Velu, who heads the Malaysian Indian Congress (MIC), reiterated that any temple in a development area would be shifted and compensation paid, The New Straits Times said Tuesday.

He also urged Malaysian Indians to go through newspapers of the last 20 years and to know for themselves the number of temples demolished.

“There are so many temples which were built illegally. For instance, along the double-tracking project between Ipoh and Rawang, 76 such temples were shifted and compensation paid.

“I have been working on temple matters even before he (Hindraf adviser P. Uthayakumar) was born,” said Velu.

The government is seeking legal opinion on whether it can press sedition charge against Uthayakumar, one of the three Tamils who organised a massive rally Nov 25 alleging discrimination of the Tamil community.

The rally was peaceful according to media reports. But it was declared illegal and the police dispersed the protestors with water canons.

Prime Minister Ahmed Abdullah Badawi has said that no “reasonable Malaysian” believed the charge of ethnic cleansing of Indians.

Speaking to civil servants at the Prime Minister’s Department’s monthly assembly Monday, Badawi, for the second time in recent days, criticised Hindraf.

“Malaysians are not stupid, they know if we have indeed done the things that Hindraf accuses us of, we will not be a peaceful, prosperous and politically stable country today.

“Reasonable Malaysians know the truth. They know how we have brought development and eradicated poverty and we will eradicate hardcore poverty by 2010,” he said.
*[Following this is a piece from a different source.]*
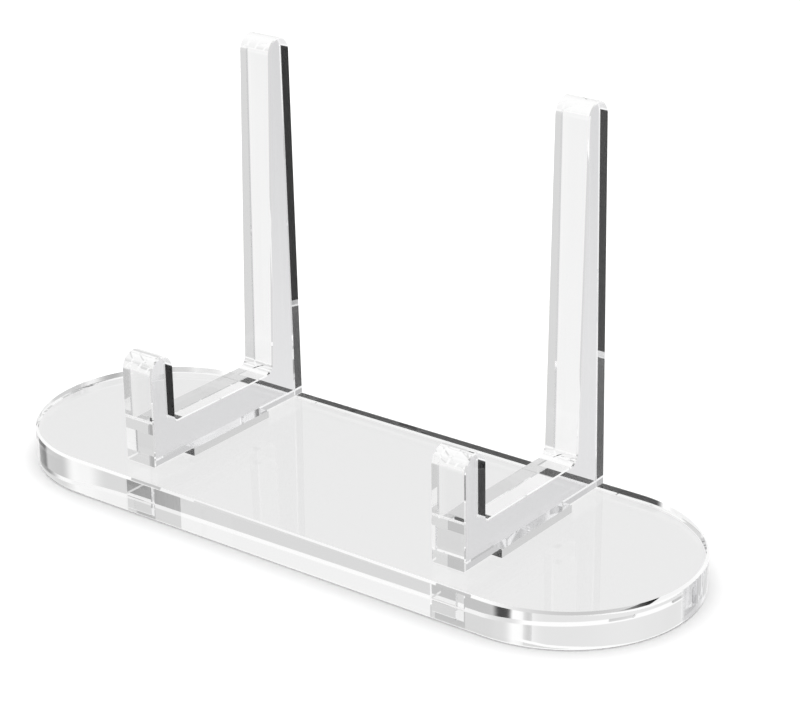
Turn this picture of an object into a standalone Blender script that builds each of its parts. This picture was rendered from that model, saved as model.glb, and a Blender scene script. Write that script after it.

“While the police are taking the appropriate action, it is important for us to continue our efforts to build this country for all Malaysians, regardless of race.”

He said it was hard to imagine that there were people who could believe Hindraf’s claims. He said these people were “gullible” and acted according to their emotions or were used by other parties for their political agendas.

Meanwhile, Cameron Highlands MP S.K. Devamany expressed regrets for criticising the policies of Barisan Nasional, the ruling coalition.

A day after the Hindraf rally, Devamany had told parliament that 50,000 people had attended the rally and that there was discrimination against Indians in the civil service recruitment, including in the armed services.

The issue has impacted Malaysia’s relations with India. Prime Minister Manmohan Singh and External Affairs Minister Pranab Mukherjee, using diplomatic language, expressed “concern” at the developments.

Tamil Nadu Chief Minister M. Karunanidhi, a partner in India’s ruling coalition, has also reacted sharply to developments in Malaysia.